→ Information provided
------------------------------------------------
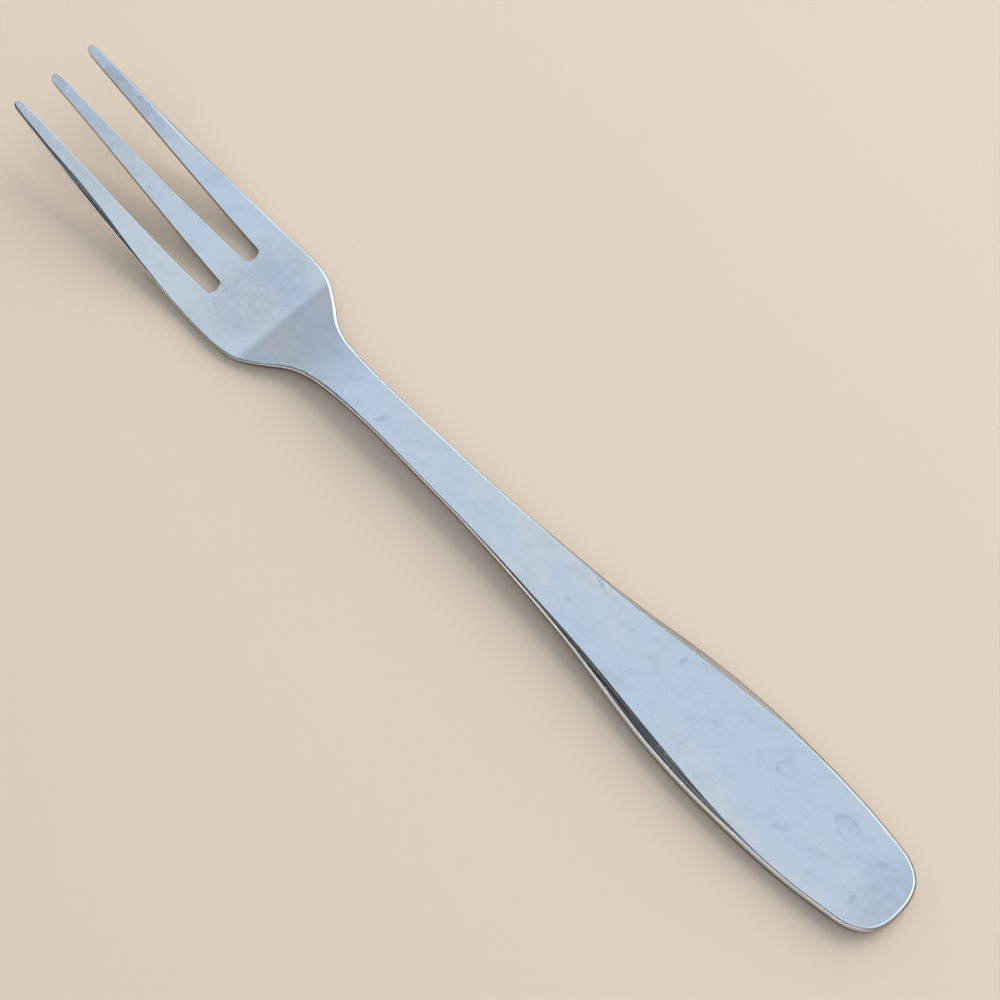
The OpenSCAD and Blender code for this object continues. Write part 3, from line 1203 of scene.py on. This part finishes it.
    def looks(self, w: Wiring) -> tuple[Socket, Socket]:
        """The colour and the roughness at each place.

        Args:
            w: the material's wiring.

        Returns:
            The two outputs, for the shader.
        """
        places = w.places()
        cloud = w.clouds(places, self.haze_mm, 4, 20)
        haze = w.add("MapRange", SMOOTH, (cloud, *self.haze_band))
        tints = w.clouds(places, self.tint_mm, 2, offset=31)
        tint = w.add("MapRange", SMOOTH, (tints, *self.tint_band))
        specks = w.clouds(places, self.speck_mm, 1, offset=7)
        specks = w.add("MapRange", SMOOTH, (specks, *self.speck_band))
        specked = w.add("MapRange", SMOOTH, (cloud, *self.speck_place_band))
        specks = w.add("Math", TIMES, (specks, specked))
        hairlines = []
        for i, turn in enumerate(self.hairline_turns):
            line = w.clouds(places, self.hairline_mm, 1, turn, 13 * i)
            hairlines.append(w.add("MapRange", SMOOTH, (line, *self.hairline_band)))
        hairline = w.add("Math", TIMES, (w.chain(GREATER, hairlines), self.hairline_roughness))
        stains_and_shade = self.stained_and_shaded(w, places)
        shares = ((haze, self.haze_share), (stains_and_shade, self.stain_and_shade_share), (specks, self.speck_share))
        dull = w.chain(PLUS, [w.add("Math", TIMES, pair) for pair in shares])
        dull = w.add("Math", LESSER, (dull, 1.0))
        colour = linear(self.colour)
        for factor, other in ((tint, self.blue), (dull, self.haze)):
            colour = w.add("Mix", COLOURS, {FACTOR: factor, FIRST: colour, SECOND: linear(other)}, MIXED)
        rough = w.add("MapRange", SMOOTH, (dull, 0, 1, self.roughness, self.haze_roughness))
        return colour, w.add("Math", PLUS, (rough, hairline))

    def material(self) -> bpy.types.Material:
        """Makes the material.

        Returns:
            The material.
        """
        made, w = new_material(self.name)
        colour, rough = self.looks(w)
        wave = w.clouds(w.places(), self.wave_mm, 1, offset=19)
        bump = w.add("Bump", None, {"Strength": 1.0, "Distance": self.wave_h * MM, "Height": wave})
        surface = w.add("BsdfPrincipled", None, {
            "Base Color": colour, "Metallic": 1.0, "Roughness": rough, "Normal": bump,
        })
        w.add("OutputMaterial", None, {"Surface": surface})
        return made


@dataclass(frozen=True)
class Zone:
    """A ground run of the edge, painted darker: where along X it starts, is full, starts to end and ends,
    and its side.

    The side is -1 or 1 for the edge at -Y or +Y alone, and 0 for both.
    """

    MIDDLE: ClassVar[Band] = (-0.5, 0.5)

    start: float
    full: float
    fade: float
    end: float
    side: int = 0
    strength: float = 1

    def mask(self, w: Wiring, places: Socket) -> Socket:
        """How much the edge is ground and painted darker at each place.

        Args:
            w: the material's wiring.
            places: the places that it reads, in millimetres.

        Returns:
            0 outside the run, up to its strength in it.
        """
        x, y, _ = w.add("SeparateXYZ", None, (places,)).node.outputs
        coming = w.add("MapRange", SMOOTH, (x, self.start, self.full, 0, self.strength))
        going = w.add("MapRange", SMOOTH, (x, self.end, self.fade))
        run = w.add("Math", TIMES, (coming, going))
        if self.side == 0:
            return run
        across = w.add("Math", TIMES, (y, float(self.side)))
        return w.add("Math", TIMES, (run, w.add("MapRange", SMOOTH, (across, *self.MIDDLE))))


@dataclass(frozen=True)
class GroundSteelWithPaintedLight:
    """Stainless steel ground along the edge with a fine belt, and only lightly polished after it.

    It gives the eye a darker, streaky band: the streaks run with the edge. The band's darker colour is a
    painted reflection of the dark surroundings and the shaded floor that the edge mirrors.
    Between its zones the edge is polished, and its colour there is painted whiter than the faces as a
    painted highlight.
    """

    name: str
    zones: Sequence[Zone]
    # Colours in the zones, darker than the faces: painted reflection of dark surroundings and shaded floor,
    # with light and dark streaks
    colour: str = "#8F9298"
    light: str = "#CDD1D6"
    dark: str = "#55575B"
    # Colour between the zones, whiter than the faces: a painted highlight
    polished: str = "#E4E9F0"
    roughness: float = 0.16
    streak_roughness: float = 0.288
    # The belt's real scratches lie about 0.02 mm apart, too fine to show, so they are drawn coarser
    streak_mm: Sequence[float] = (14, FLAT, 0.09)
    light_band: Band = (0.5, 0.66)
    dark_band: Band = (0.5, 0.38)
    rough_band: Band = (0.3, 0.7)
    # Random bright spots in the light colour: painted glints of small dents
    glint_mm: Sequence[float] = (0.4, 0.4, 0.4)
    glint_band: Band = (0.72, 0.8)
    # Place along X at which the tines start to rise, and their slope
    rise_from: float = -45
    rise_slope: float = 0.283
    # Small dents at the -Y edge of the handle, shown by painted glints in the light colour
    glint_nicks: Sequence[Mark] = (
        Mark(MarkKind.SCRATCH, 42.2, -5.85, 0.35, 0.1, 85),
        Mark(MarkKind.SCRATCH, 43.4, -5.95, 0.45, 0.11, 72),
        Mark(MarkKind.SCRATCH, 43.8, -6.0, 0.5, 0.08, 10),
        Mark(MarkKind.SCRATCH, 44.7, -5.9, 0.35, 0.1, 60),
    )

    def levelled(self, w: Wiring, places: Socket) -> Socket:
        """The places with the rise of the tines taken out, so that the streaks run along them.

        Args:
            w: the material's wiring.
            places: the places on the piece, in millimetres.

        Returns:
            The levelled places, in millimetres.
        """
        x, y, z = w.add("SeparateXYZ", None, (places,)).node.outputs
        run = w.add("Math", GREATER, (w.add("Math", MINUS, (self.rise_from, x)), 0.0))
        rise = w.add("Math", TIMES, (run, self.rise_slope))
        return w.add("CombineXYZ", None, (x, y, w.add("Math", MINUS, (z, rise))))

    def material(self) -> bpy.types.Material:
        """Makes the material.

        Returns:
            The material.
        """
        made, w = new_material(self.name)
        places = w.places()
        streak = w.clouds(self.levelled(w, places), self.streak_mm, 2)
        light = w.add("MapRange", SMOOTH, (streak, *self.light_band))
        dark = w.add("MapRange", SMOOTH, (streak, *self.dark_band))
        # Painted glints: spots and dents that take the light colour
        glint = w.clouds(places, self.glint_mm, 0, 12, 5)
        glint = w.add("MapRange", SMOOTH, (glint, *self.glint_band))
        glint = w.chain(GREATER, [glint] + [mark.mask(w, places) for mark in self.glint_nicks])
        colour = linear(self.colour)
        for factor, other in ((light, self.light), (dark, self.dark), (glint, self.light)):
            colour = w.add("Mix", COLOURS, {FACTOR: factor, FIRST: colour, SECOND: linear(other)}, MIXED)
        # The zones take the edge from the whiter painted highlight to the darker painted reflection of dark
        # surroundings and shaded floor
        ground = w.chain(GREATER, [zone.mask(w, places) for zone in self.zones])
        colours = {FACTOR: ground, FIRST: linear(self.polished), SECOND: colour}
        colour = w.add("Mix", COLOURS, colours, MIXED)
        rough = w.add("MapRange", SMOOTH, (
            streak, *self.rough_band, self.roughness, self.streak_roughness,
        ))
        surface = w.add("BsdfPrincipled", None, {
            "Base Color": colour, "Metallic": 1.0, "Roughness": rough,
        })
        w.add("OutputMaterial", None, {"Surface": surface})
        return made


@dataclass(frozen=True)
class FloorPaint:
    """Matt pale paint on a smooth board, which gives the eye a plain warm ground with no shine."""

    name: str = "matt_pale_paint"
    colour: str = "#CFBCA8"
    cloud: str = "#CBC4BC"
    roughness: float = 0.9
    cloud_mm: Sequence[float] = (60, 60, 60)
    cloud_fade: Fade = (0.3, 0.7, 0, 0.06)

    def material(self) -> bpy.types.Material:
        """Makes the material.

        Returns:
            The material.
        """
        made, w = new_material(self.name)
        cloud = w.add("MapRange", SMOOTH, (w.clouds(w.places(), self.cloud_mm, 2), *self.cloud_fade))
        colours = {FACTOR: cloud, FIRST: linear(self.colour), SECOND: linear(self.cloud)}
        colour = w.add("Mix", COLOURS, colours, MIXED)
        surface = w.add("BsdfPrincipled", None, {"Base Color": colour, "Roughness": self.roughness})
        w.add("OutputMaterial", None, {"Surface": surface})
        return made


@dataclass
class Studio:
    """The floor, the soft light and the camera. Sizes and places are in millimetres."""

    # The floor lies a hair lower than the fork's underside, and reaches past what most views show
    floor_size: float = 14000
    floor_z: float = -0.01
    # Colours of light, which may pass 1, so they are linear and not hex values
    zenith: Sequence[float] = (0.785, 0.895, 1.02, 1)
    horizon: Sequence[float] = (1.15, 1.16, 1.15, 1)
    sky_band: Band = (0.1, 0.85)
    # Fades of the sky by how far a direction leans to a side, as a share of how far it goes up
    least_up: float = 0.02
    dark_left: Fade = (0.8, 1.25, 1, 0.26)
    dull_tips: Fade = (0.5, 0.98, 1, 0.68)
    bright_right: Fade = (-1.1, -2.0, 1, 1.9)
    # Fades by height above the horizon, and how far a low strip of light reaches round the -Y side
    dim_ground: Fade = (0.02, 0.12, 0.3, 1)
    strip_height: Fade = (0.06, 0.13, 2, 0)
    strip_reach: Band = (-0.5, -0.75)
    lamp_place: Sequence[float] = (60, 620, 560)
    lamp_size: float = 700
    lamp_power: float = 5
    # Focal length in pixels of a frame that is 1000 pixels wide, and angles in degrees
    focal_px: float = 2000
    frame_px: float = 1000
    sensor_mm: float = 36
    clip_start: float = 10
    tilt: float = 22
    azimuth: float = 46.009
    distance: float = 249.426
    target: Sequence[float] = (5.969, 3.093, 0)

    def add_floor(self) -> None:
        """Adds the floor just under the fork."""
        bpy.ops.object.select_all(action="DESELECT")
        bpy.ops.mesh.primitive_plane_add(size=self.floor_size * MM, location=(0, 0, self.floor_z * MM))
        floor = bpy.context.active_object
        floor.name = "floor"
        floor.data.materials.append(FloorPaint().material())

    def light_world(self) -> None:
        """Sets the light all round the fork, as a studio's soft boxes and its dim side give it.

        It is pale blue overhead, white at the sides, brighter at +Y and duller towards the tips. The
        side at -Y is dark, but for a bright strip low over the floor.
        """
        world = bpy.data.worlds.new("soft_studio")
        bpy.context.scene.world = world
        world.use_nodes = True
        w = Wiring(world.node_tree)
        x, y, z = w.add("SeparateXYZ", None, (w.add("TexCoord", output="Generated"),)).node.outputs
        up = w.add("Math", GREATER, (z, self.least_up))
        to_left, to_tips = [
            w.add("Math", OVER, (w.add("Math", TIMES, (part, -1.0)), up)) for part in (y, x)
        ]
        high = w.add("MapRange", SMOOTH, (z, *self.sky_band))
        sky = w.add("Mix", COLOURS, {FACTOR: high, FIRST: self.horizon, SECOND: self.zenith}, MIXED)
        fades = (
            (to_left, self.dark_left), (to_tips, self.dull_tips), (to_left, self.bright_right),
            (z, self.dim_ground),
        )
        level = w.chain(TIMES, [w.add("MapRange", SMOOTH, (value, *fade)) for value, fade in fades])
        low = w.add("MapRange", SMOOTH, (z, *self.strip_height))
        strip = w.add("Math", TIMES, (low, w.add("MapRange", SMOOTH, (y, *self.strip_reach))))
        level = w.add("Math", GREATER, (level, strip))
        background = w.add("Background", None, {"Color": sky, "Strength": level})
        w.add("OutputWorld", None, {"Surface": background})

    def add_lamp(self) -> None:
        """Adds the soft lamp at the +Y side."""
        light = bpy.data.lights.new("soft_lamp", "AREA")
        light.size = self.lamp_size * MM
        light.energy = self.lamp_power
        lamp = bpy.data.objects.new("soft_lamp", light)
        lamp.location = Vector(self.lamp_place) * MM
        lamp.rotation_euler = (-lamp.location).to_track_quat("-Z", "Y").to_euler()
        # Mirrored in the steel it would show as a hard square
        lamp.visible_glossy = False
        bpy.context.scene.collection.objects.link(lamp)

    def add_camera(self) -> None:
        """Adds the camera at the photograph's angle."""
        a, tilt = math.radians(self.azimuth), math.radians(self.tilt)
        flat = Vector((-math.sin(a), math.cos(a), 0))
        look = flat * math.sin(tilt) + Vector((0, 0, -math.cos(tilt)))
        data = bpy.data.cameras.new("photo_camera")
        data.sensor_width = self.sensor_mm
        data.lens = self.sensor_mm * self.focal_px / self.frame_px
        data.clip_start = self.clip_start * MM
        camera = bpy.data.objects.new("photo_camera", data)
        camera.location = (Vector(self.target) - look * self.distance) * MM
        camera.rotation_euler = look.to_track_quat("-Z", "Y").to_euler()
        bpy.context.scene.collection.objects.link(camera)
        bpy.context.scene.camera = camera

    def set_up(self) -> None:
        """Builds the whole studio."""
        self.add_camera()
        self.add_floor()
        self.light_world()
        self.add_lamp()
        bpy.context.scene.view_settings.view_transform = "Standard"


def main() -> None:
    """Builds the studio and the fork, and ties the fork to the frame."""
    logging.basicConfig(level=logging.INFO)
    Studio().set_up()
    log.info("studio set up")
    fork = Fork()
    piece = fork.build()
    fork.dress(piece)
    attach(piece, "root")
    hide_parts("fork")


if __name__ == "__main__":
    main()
------------------------------------------------
→ Problem statement
Figure out how many lines above include the string "piece", then report that number and nothing else.

→ Answer to this exercise
4